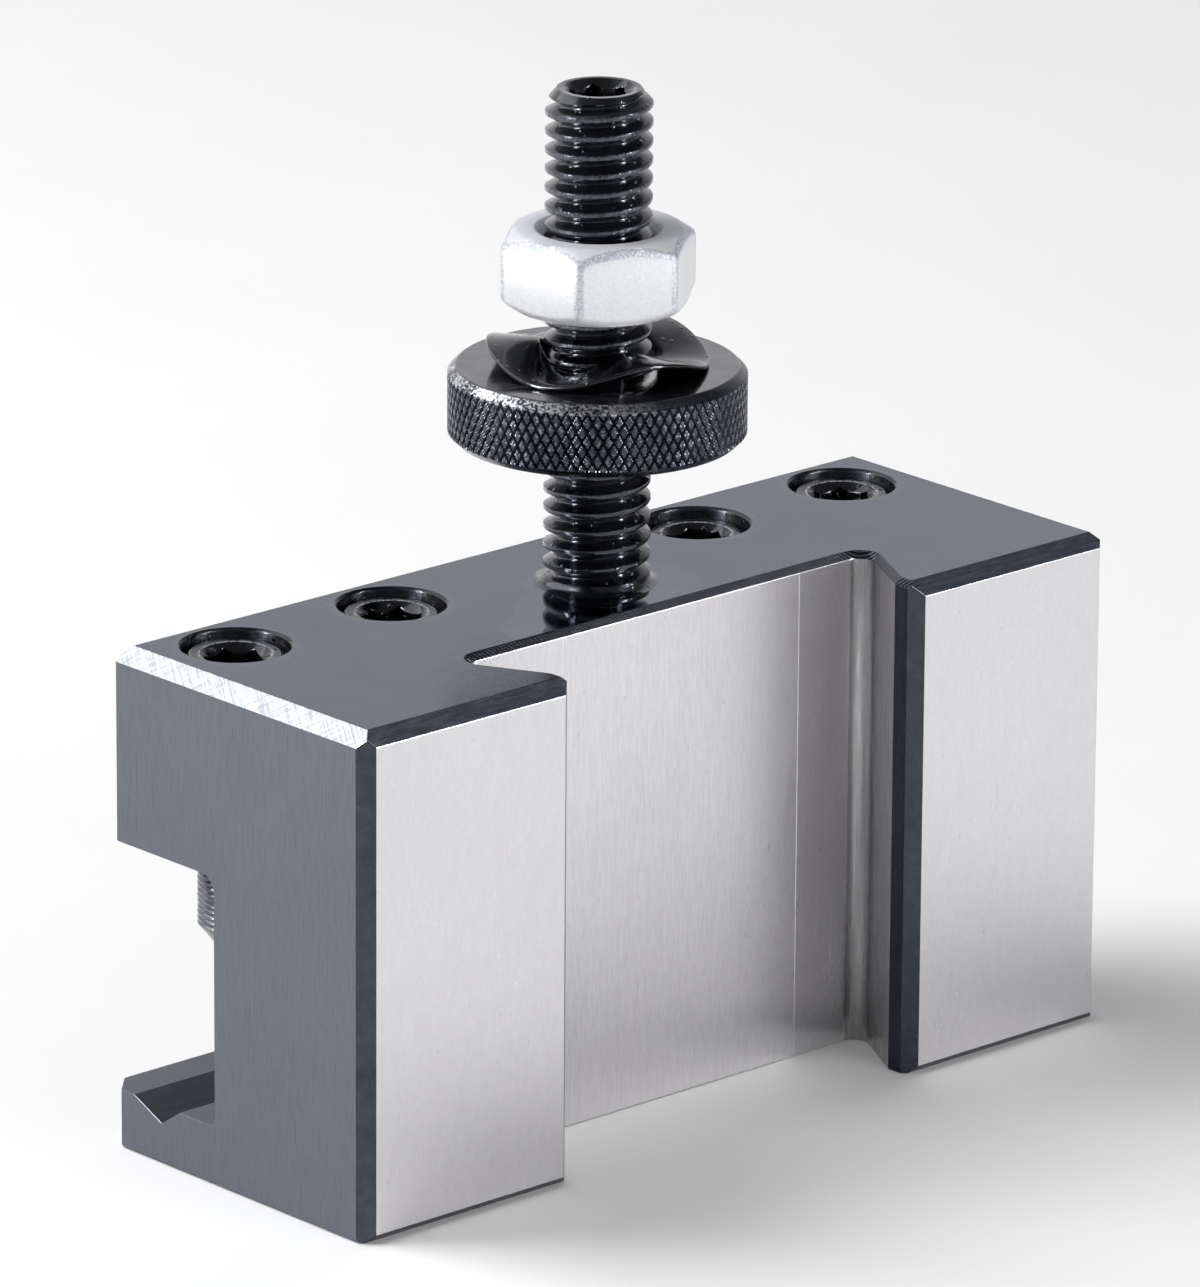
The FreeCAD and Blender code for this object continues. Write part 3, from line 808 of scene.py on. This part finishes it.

************

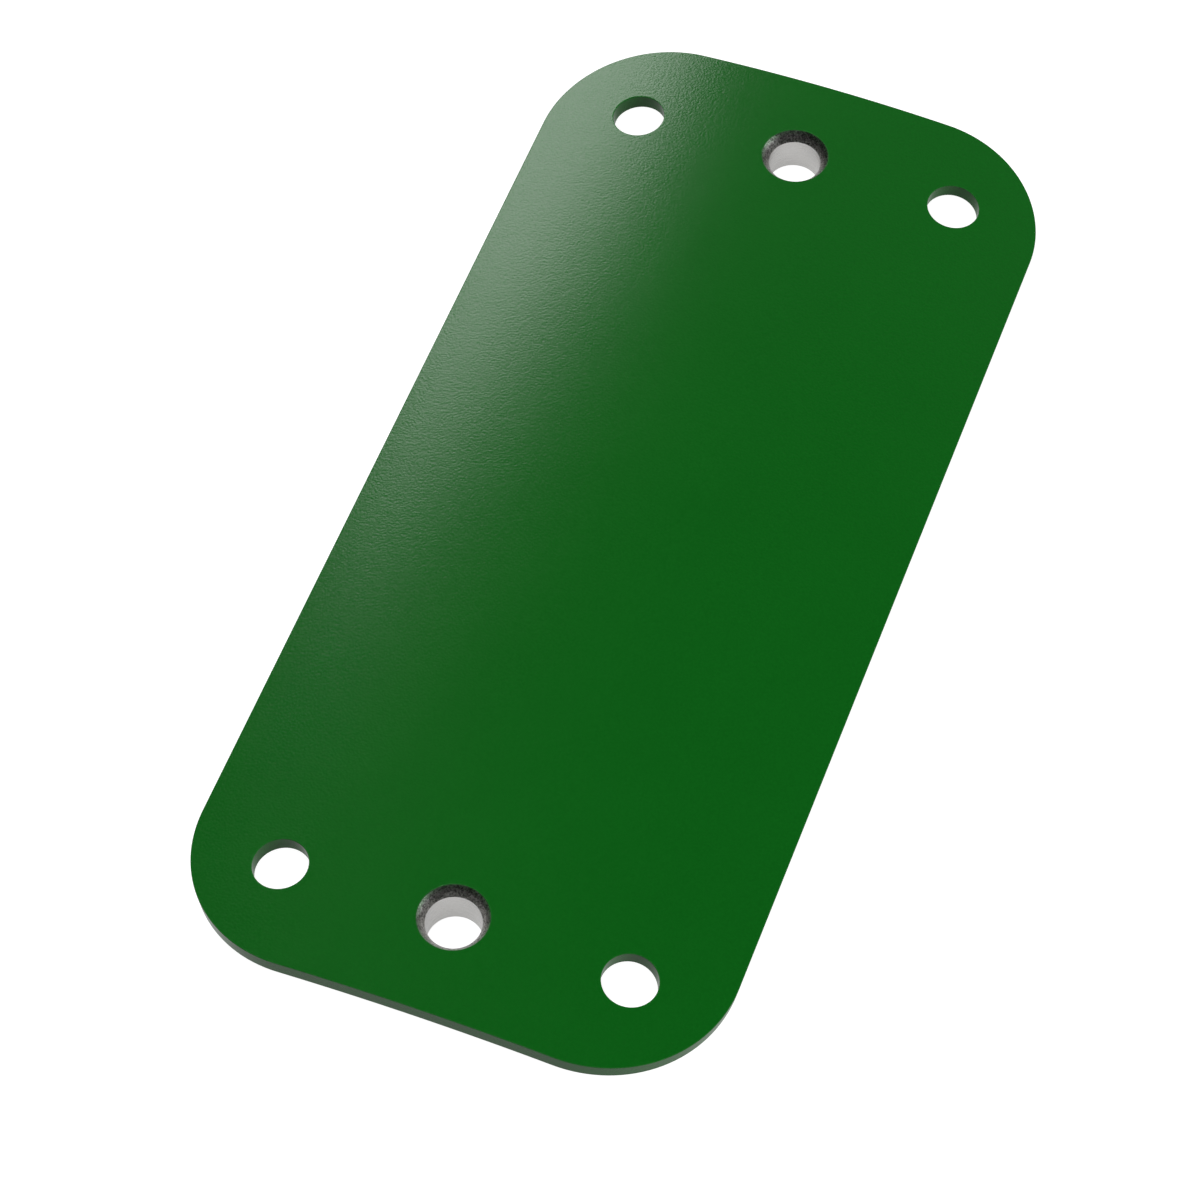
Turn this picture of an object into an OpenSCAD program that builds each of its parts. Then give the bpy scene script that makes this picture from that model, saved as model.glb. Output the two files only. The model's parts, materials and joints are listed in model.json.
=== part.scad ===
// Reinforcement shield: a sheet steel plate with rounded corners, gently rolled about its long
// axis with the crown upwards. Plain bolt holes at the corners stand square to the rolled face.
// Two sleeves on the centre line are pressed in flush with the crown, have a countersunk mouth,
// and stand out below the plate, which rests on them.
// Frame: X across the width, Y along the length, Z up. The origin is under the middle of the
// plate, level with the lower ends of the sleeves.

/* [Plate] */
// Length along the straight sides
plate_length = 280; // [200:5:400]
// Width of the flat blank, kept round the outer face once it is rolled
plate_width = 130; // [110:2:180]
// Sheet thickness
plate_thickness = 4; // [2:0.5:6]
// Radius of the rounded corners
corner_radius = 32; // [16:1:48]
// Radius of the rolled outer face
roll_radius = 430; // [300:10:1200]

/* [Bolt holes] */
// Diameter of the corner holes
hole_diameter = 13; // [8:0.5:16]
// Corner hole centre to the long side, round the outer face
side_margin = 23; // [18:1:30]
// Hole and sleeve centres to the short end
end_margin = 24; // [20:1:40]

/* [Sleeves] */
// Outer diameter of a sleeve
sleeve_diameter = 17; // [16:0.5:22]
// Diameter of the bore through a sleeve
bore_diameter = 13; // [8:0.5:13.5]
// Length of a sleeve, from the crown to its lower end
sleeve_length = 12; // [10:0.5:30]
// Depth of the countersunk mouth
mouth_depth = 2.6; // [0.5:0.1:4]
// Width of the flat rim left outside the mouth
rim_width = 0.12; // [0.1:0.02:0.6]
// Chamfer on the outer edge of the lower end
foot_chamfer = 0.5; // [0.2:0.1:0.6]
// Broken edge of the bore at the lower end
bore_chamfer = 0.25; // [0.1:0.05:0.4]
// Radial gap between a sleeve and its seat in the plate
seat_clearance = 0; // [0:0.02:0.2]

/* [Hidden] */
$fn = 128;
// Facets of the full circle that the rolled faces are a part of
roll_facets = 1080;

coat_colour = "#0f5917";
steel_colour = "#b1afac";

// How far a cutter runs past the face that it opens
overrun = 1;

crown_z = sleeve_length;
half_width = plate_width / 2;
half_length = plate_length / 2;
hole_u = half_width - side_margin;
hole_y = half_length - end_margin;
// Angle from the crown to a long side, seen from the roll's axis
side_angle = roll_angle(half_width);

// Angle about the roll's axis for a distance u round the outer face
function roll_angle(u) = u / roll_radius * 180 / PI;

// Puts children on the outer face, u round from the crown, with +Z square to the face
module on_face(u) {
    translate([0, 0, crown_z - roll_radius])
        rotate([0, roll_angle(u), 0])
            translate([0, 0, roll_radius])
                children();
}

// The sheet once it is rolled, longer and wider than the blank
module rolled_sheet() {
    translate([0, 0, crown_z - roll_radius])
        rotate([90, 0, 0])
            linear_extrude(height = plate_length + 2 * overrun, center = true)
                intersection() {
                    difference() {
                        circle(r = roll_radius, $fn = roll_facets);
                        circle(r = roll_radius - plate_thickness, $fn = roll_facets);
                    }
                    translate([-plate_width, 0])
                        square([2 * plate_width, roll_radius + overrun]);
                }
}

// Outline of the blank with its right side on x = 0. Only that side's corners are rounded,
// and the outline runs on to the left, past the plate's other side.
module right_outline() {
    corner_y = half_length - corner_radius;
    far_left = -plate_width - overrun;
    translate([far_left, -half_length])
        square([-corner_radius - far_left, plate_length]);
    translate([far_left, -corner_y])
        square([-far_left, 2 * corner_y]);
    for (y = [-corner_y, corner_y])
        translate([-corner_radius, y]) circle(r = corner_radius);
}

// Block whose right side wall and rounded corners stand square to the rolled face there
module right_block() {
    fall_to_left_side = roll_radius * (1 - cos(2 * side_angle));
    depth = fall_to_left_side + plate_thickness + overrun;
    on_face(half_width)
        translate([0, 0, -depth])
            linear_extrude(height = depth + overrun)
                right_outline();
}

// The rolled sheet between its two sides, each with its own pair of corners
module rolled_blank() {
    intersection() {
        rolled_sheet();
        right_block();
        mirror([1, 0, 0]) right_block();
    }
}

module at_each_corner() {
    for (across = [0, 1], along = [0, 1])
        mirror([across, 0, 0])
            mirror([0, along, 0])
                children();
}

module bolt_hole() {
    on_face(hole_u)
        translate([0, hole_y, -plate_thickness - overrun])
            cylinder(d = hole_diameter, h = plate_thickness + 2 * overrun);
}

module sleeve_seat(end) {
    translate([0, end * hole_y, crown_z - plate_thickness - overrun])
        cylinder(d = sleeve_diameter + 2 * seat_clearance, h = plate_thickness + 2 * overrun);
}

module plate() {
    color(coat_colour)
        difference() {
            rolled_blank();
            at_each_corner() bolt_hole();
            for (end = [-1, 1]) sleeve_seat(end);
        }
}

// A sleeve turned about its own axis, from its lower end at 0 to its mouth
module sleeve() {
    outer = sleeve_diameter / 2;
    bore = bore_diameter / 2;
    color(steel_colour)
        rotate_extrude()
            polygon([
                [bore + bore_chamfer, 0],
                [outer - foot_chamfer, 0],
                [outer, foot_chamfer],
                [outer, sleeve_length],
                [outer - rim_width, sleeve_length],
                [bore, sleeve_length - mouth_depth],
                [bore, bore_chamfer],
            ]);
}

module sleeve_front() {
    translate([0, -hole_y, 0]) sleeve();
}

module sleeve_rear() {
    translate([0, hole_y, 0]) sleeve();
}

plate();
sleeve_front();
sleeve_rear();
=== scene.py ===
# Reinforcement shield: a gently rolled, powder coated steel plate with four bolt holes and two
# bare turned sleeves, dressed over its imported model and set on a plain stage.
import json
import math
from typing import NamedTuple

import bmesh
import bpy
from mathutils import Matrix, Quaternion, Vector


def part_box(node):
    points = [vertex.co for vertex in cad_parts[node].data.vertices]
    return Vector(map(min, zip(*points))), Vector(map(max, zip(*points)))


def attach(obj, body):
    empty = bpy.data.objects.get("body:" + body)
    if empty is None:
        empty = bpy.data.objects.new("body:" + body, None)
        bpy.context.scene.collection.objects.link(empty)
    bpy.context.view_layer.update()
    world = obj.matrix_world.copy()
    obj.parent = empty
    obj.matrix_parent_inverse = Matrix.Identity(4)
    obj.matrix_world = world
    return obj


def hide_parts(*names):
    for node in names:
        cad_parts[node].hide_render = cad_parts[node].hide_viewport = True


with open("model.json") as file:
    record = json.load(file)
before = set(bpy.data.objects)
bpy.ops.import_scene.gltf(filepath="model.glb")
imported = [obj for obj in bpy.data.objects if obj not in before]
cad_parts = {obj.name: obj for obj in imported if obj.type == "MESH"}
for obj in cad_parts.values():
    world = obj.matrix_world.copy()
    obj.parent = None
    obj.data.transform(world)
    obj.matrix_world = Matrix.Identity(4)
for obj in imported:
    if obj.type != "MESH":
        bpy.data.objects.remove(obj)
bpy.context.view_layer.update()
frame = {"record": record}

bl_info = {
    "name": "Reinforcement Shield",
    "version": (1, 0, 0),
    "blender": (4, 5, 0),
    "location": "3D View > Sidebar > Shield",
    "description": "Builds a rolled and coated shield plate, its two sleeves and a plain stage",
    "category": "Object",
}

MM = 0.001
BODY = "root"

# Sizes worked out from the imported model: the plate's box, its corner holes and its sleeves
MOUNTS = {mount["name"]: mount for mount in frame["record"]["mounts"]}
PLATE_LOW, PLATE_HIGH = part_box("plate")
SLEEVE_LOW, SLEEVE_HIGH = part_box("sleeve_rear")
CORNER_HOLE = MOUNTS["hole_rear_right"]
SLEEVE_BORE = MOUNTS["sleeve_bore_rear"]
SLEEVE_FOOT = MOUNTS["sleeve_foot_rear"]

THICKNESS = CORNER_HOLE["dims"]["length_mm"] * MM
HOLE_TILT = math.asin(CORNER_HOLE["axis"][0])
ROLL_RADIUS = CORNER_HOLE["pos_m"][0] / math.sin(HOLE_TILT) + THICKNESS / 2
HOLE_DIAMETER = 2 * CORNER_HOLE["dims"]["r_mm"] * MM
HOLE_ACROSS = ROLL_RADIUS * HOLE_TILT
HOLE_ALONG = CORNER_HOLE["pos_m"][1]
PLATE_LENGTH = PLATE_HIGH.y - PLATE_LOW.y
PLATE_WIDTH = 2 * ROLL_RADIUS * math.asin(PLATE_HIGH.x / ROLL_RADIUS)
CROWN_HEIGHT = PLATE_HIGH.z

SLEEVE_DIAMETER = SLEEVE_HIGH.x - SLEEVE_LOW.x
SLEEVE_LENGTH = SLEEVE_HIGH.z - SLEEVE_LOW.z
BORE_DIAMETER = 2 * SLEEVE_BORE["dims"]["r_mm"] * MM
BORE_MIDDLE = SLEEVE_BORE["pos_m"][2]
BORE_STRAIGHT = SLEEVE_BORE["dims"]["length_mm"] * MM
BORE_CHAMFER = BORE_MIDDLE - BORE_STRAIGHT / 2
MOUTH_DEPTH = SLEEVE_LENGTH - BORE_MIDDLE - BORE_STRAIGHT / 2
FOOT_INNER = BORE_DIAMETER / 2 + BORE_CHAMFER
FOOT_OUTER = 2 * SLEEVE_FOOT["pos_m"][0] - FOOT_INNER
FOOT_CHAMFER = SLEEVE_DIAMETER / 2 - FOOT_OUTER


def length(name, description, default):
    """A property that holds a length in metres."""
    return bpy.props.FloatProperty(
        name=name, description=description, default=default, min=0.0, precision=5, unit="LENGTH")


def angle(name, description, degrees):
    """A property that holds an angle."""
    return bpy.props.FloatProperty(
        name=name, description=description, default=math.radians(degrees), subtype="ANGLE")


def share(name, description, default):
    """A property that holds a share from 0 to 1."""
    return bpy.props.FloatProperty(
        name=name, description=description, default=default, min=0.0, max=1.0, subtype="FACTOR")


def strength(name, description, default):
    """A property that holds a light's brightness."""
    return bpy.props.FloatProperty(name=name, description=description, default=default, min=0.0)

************

▸ SHORT TASK: Using the data above, extract exactly the lines from the one that holds "bore = bore_diameter / 2;" to the one that holds "from mathutils import", both ends included, and no others.

▸ REPLY:
    bore = bore_diameter / 2;
    color(steel_colour)
        rotate_extrude()
            polygon([
                [bore + bore_chamfer, 0],
                [outer - foot_chamfer, 0],
                [outer, foot_chamfer],
                [outer, sleeve_length],
                [outer - rim_width, sleeve_length],
                [bore, sleeve_length - mouth_depth],
                [bore, bore_chamfer],
            ]);
}

module sleeve_front() {
    translate([0, -hole_y, 0]) sleeve();
}

module sleeve_rear() {
    translate([0, hole_y, 0]) sleeve();
}

plate();
sleeve_front();
sleeve_rear();
=== scene.py ===
# Reinforcement shield: a gently rolled, powder coated steel plate with four bolt holes and two
# bare turned sleeves, dressed over its imported model and set on a plain stage.
import json
import math
from typing import NamedTuple

import bmesh
import bpy
from mathutils import Matrix, Quaternion, Vector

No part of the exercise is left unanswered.